Either they hired the best and brightest (I wasn’t the best and brightest however.. I just had a different way thinking about things than engineers at the time.. “out of the box” is what it was eventually referred to) or they wouldn’t be able to hire them if they required conformance to old norms and standards. It was a difficult transition even for IBM in SJ on the left out coast. It didn’t follow quickly on the east coast for several more years in fact. I went to a major east coast meeting on a major problem once and showed up in my khaki’s and a light sports coat no tie, long hair and when I entered the conference room (with my name placard on the table in front of me) I was asked to leave… “you’re in the wrong place” with everybody in 3 piece suits, white shirts and ties looking at me like I was a hourly paid assembler from mfg’ing. When I sat down anyway, without saying a word, the “head” guy said .. “I’m sorry, but I must ask you to leave.. this isn’t the place you’re looking for” I said, “Then why is my name in front of me on the table?” Absolute silence.. pin drop, mouth dropping silence. My name and reputation had preceded me, but not my appearance. I figured it was pretty much like racism… appearances dictate the prejudices… oh and I was quite a bit younger than anybody else the room… in youthful appearance as well as age.

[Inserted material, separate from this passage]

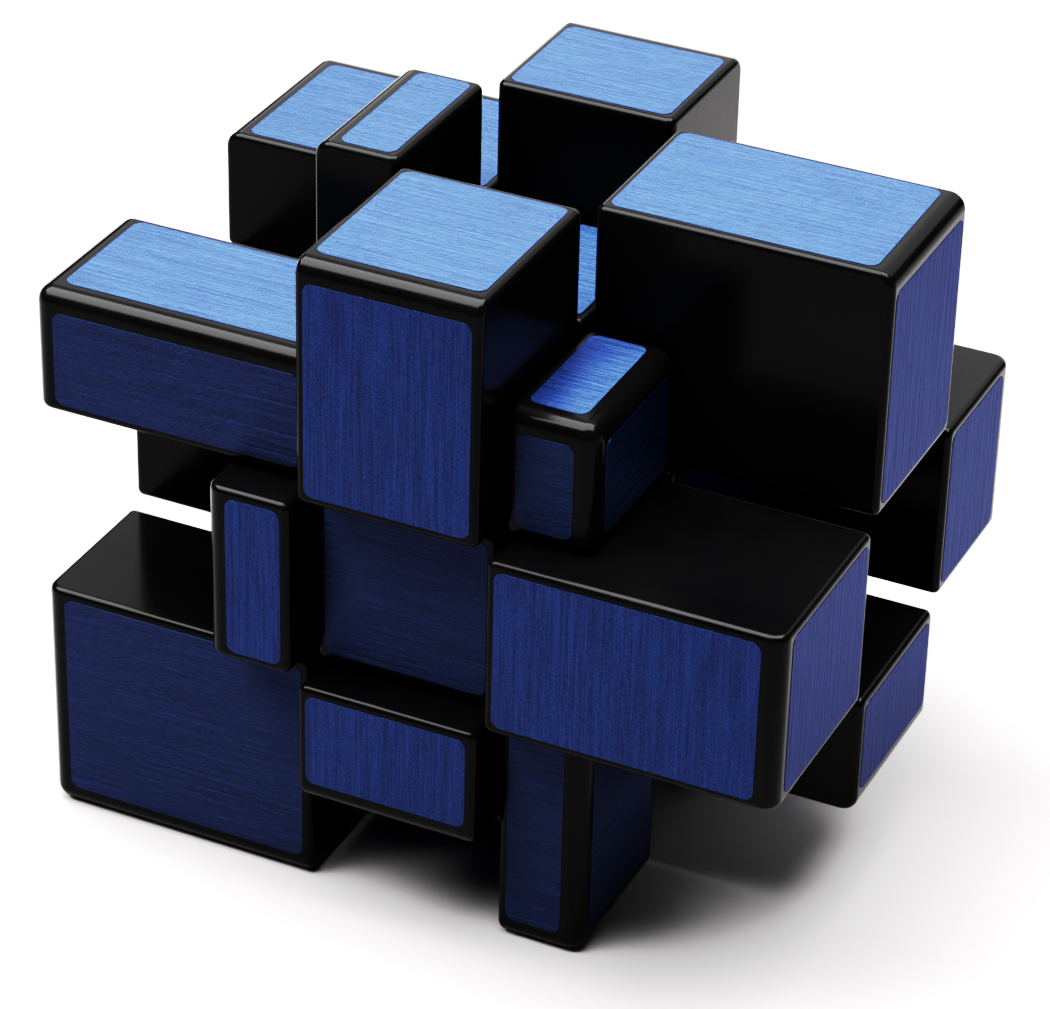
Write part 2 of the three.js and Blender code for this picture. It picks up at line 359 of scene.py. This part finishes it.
def lay_across(bm, direction):
    """A UV map whose first axis runs across the brush lines, for the foil's stretched highlights."""
    layer = bm.loops.layers.uv.new("across")
    for face in bm.faces:
        normal_axis = max(AXES, key=lambda a: abs(face.normal[a]))
        across = next((a for a in AXES if a not in (direction, normal_axis)), direction)
        for loop in face.loops:
            loop[layer].uv = (loop.vert.co[across], loop.vert.co[direction])


def label(node, axis, side, direction):
    """A thin foil label on one outer face of a block, brushed along direction."""
    bm = bmesh.new()
    rings = [label_ring(bm, node, axis, side, height, inset) for height, inset in LABEL_LEVELS]
    skin(bm, rings)
    lay_across(bm, direction)
    made = new_object(f"{node}_{FACE_NAMES[(axis, side)]}_label", bm)
    smooth(made, LABEL_SHARP_ANGLE)
    return made


# ---------------------------------------------------------------- material helpers

def new_material(name):
    material = bpy.data.materials.new(name)
    material.use_nodes = True
    nodes = material.node_tree.nodes
    return material, nodes, material.node_tree.links, nodes["Principled BSDF"]


def add(nodes, kind, **settings):
    node = nodes.new(kind)
    for name, value in settings.items():
        setattr(node, name, value)
    return node


def noise(nodes, links, scale, detail, stretch=(1, 1, 1)):
    """Noise over the piece's own coordinates, drawn out along the axes whose stretch is under 1."""
    place = add(nodes, "ShaderNodeTexCoord")
    mapping = add(nodes, "ShaderNodeMapping")
    mapping.inputs["Scale"].default_value = stretch
    texture = add(nodes, "ShaderNodeTexNoise")
    texture.inputs["Scale"].default_value = scale
    texture.inputs["Detail"].default_value = detail
    links.new(place.outputs["Object"], mapping.inputs["Vector"])
    links.new(mapping.outputs["Vector"], texture.inputs["Vector"])
    return texture.outputs["Fac"]


def ramp(nodes, links, source, first, last, start=0.3, end=0.7):
    """A colour from first to last, as the source goes from start to end."""
    node = add(nodes, "ShaderNodeValToRGB")
    for element, position, colour in zip(node.color_ramp.elements, (start, end), (first, last)):
        element.position = position
        element.color = (*colour, 1)
    links.new(source, node.inputs["Fac"])
    return node.outputs["Color"]


def remap(nodes, links, source, low, high, start=0.3, end=0.7):
    """A value from low to high, as the source goes from start to end."""
    node = add(nodes, "ShaderNodeMapRange")
    node.inputs["From Min"].default_value = start
    node.inputs["From Max"].default_value = end
    node.inputs["To Min"].default_value = low
    node.inputs["To Max"].default_value = high
    links.new(source, node.inputs["Value"])
    return node.outputs["Result"]


def bump(nodes, links, source, distance, strength, before=None):
    node = add(nodes, "ShaderNodeBump")
    node.inputs["Distance"].default_value = distance
    node.inputs["Strength"].default_value = strength
    links.new(source, node.inputs["Height"])
    if before is not None:
        links.new(before, node.inputs["Normal"])
    return node.outputs["Normal"]


def blend(nodes, links, first, second, factor):
    node = add(nodes, "ShaderNodeMix", data_type="FLOAT")
    node.inputs["Factor"].default_value = factor
    links.new(first, node.inputs["A"])
    links.new(second, node.inputs["B"])
    return node.outputs["Result"]


# ---------------------------------------------------------------- materials

GLOSS_CLEAN = (0.0008, 0.0008, 0.001)
GLOSS_HAZY = (0.0018, 0.0017, 0.0018)
SATIN_DARK = (0.012, 0.012, 0.013)
SATIN_LIGHT = (0.02, 0.02, 0.021)
ZINC_DARK = (0.42, 0.43, 0.45)
ZINC_LIGHT = (0.62, 0.63, 0.65)

FOIL_DARK = (0.002, 0.0051, 0.021)
FOIL_LIGHT = (0.0125, 0.0295, 0.094)
FOIL_EDGE_TINT = (0.6, 0.615, 0.87, 1)
LINE_SCALE = 6000         # brush lines about a sixth of a millimetre wide
LINE_STRETCH = 40         # and some forty times as long
SCRATCH_SCALE = 2200      # deeper, wider lines between them
SCRATCH_STRETCH = 25
SCRATCH_SHARE = 0.45
GRAIN_SCALE = 6000        # the foil's own sparkle
GRAIN_SHARE = 0.58


def gloss_black():
    """Polished black ABS with a faint orange peel and handling haze."""
    material, nodes, links, shader = new_material("gloss_black_plastic")
    haze = noise(nodes, links, scale=90, detail=4)
    peel = noise(nodes, links, scale=700, detail=2)
    colour = ramp(nodes, links, haze, GLOSS_CLEAN, GLOSS_HAZY, end=0.75)
    links.new(colour, shader.inputs["Base Color"])
    links.new(remap(nodes, links, haze, low=0.15, high=0.21), shader.inputs["Roughness"])
    links.new(bump(nodes, links, peel, distance=0.03 * MM, strength=0.15), shader.inputs["Normal"])
    shader.inputs["Specular IOR Level"].default_value = 0.055
    return material


def satin_black():
    """The plain black plastic of the inner parts."""
    material, nodes, links, shader = new_material("satin_black_plastic")
    grain = noise(nodes, links, scale=1500, detail=3)
    links.new(ramp(nodes, links, grain, SATIN_DARK, SATIN_LIGHT), shader.inputs["Base Color"])
    links.new(remap(nodes, links, grain, low=0.4, high=0.55), shader.inputs["Roughness"])
    links.new(bump(nodes, links, grain, distance=0.03 * MM, strength=0.3), shader.inputs["Normal"])
    return material


def zinc_steel():
    """Zinc-plated steel of the screws, springs and washers."""
    material, nodes, links, shader = new_material("zinc_steel")
    mottle = noise(nodes, links, scale=2500, detail=4)
    links.new(ramp(nodes, links, mottle, ZINC_DARK, ZINC_LIGHT), shader.inputs["Base Color"])
    links.new(remap(nodes, links, mottle, low=0.22, high=0.38), shader.inputs["Roughness"])
    links.new(bump(nodes, links, mottle, distance=0.01 * MM, strength=0.3), shader.inputs["Normal"])
    shader.inputs["Metallic"].default_value = 1
    return material


def stretched(direction, times):
    """The noise scale that draws the pattern out along one axis."""
    return [1 / times if axis == direction else 1.0 for axis in AXES]


def brushed_blue(home, direction, tone):
    """Deep blue metallic foil, brushed along one axis, under a clear satin film. The tone scales its
    colour as painted light and shade for the face it belongs to.
    """
    material, nodes, links, shader = new_material("brushed_blue_foil_painted_light_" + home)
    # The tone brightens or darkens the colour as painted light and shade for the face.
    dark = tuple(tone * value for value in FOIL_DARK)
    light = tuple(tone * value for value in FOIL_LIGHT)
    fine = noise(nodes, links, LINE_SCALE, detail=2, stretch=stretched(direction, LINE_STRETCH))
    scratches = noise(nodes, links, SCRATCH_SCALE, detail=3, stretch=stretched(direction, SCRATCH_STRETCH))
    grain = noise(nodes, links, GRAIN_SCALE, detail=3)
    lines = blend(nodes, links, fine, scratches, SCRATCH_SHARE)
    speckled = blend(nodes, links, lines, grain, GRAIN_SHARE)
    colour = ramp(nodes, links, speckled, dark, light, start=0.33, end=0.67)
    relief = bump(nodes, links, scratches, distance=0.15 * MM, strength=1)
    relief = bump(nodes, links, fine, distance=0.05 * MM, strength=1, before=relief)
    relief = bump(nodes, links, grain, distance=0.02 * MM, strength=1, before=relief)
    tangent = add(nodes, "ShaderNodeTangent", direction_type="UV_MAP", uv_map="across")
    links.new(colour, shader.inputs["Base Color"])
    links.new(remap(nodes, links, grain, low=0.33, high=0.41), shader.inputs["Roughness"])
    links.new(relief, shader.inputs["Normal"])
    links.new(tangent.outputs["Tangent"], shader.inputs["Tangent"])
    shader.inputs["Metallic"].default_value = 0.75
    shader.inputs["Specular IOR Level"].default_value = 0.5
    shader.inputs["Specular Tint"].default_value = FOIL_EDGE_TINT
    shader.inputs["Anisotropic"].default_value = 0.95
    return material


GLOSS_BLACK = gloss_black()
SATIN_BLACK = satin_black()
ZINC_STEEL = zinc_steel()

# The foil of each face of the solved puzzle: the axis it is brushed along, and its tone. The tone is
# painted light and shade: it brightens the foil's colour on the top and bottom faces and darkens it on the
# other faces, darkest on the front, in place of how the lamps light each face.
FOIL_OF_FACE = {
    "top": (0, 1.3), "bottom": (0, 1.3),
    "front": (0, 0.5), "back": (2, 0.96),
    "right": (1, 0.9), "left": (2, 0.8),
}
BRUSHED_BLUE = {home: brushed_blue(home, *foil) for home, foil in FOIL_OF_FACE.items()}


def home_face(node, axis, side):
    """The face a label belongs to when solved. Each edge block stands opposite its home."""
    home = -side if node.endswith("_edge") else side
    return FACE_NAMES[(axis, home)]


# ---------------------------------------------------------------- the object

MAKERS = {"corner": corner_block, "edge": edge_block, "cap": cap_block}
STEEL_KINDS = ("screw", "spring", "washer")


def finish_piece(piece, node, material):
    piece.data.materials.clear()
    piece.data.materials.append(material)
    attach(piece, BODY_OF[node])


def build_labels(node):
    for axis, side in enumerate(slot_of(node)):
        if side != 0:
            home = home_face(node, axis, side)
            direction = FOIL_OF_FACE[home][0]
            foil = label(node, axis, side, direction)
            finish_piece(foil, node, BRUSHED_BLUE[home])


def build_block(node, maker):
    """An outer block in place of its CAD node, with its labels."""
    block = maker(node)
    smooth(block, BLOCK_SHARP_ANGLE)
    finish_piece(block, node, GLOSS_BLACK)
    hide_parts(node)
    build_labels(node)


def dress_inner_part(node, kind):
    """An inner part stays as its CAD node, and gets its material."""
    cad = frame["nodes"][node]
    cad.data.materials.clear()
    cad.data.materials.append(ZINC_STEEL if kind in STEEL_KINDS else SATIN_BLACK)


def build_puzzle():
    for node in sorted(frame["nodes"]):
        kind = node.split("_")[-1]
        if kind in MAKERS:
            build_block(node, MAKERS[kind])
        else:
            dress_inner_part(node, kind)


# ---------------------------------------------------------------- floor, lights, camera

FLOOR_SIZE = 3
FLOOR_DARK = (0.212, 0.203, 0.205)
FLOOR_LIGHT = (0.222, 0.213, 0.215)
SKY_STRENGTH = 0.08

CAMERA_AZIMUTH = math.radians(24.8)
CAMERA_ELEVATION = math.radians(31.2)
CAMERA_ROLL = math.radians(1.43)
CAMERA_DISTANCE = 401.6 * MM
CAMERA_AIM = Vector((0.4, -1.9, -3.1)) * MM      # from the core's centre
CAMERA_LENS = 143.7
CAMERA_SENSOR = 36
CAMERA_CLIP_START = 10 * MM

# Scene brightness against film brightness: straight in the shadows, with a soft shoulder to white.
FILM_WHITE = 2.4
FILM_CURVE = ((0.12, 0.12), (0.4, 0.46), (0.65, 0.65), (1.2, 0.79), (1.7, 0.88))
FILM_CONTRAST = 0.65
ALL_CHANNELS = 3          # the curve that acts on red, green and blue together


def floor():
    bm = bmesh.new()
    bmesh.ops.create_grid(bm, x_segments=1, y_segments=1, size=FLOOR_SIZE)
    bm.transform(Matrix.Translation((0, 0, -LABEL_THICK)))
    plane = new_object("floor", bm)
    material, nodes, links, shader = new_material("pale_floor")
    tone = noise(nodes, links, scale=8, detail=3)
    links.new(ramp(nodes, links, tone, FLOOR_DARK, FLOOR_LIGHT), shader.inputs["Base Color"])
    shader.inputs["Roughness"].default_value = 0.75
    plane.data.materials.append(material)


def area_light(name, place, size, watts):
    """A softbox at place, aimed at the core. Its size is its width and its height."""
    data = bpy.data.lights.new(name, "AREA")
    data.shape = "RECTANGLE"
    data.size, data.size_y = size
    data.energy = watts
    made = bpy.data.objects.new(name, data)
    made.location = place
    made.rotation_euler = (CORE - Vector(place)).to_track_quat("-Z", "Y").to_euler()
    bpy.context.scene.collection.objects.link(made)


def lights():
    area_light("backdrop", place=(-0.1, 0.9, 0.6), size=(1.3, 1.3), watts=26)
    area_light("key", place=(-0.12, -0.05, 0.78), size=(0.7, 1.4), watts=156)
    world = bpy.data.worlds.new("studio")
    world.use_nodes = True
    background = world.node_tree.nodes["Background"]
    background.inputs["Color"].default_value = (1, 1, 1, 1)
    background.inputs["Strength"].default_value = SKY_STRENGTH
    bpy.context.scene.world = world


def camera():
    forward = Vector((
        -math.sin(CAMERA_AZIMUTH) * math.cos(CAMERA_ELEVATION),
        math.cos(CAMERA_AZIMUTH) * math.cos(CAMERA_ELEVATION),
        -math.sin(CAMERA_ELEVATION),
    ))
    data = bpy.data.cameras.new("camera")
    data.lens = CAMERA_LENS
    data.sensor_width = CAMERA_SENSOR
    data.clip_start = CAMERA_CLIP_START
    made = bpy.data.objects.new("camera", data)
    made.location = CORE + CAMERA_AIM - forward * CAMERA_DISTANCE
    made.rotation_mode = "QUATERNION"
    made.rotation_quaternion = forward.to_track_quat("-Z", "Y") @ Quaternion((0, 0, 1), CAMERA_ROLL)
    bpy.context.scene.collection.objects.link(made)
    bpy.context.scene.camera = made


def film_response():
    view = bpy.context.scene.view_settings
    view.view_transform = "Standard"
    view.gamma = FILM_CONTRAST
    view.use_curve_mapping = True
    mapping = view.curve_mapping
    mapping.white_level = (FILM_WHITE, FILM_WHITE, FILM_WHITE)
    for brightness, response in FILM_CURVE:
        mapping.curves[ALL_CHANNELS].points.new(brightness / FILM_WHITE, response)
    mapping.update()


build_puzzle()
floor()
lights()
camera()
film_response()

It turned out that my “engineering title e.g. “rank” gave the impression that I was in my mid or late 40’s or early 50’s, but I was just 31 or 32 I think at the time.
So university grads are private enterprises most important dependency besides hourly paid labor.. and with restricted ability to become college educated private enterprise will suffer greatly so it the bill that may become law or is law will change in due course. Count on it. I hope he elites enjoy their last dance.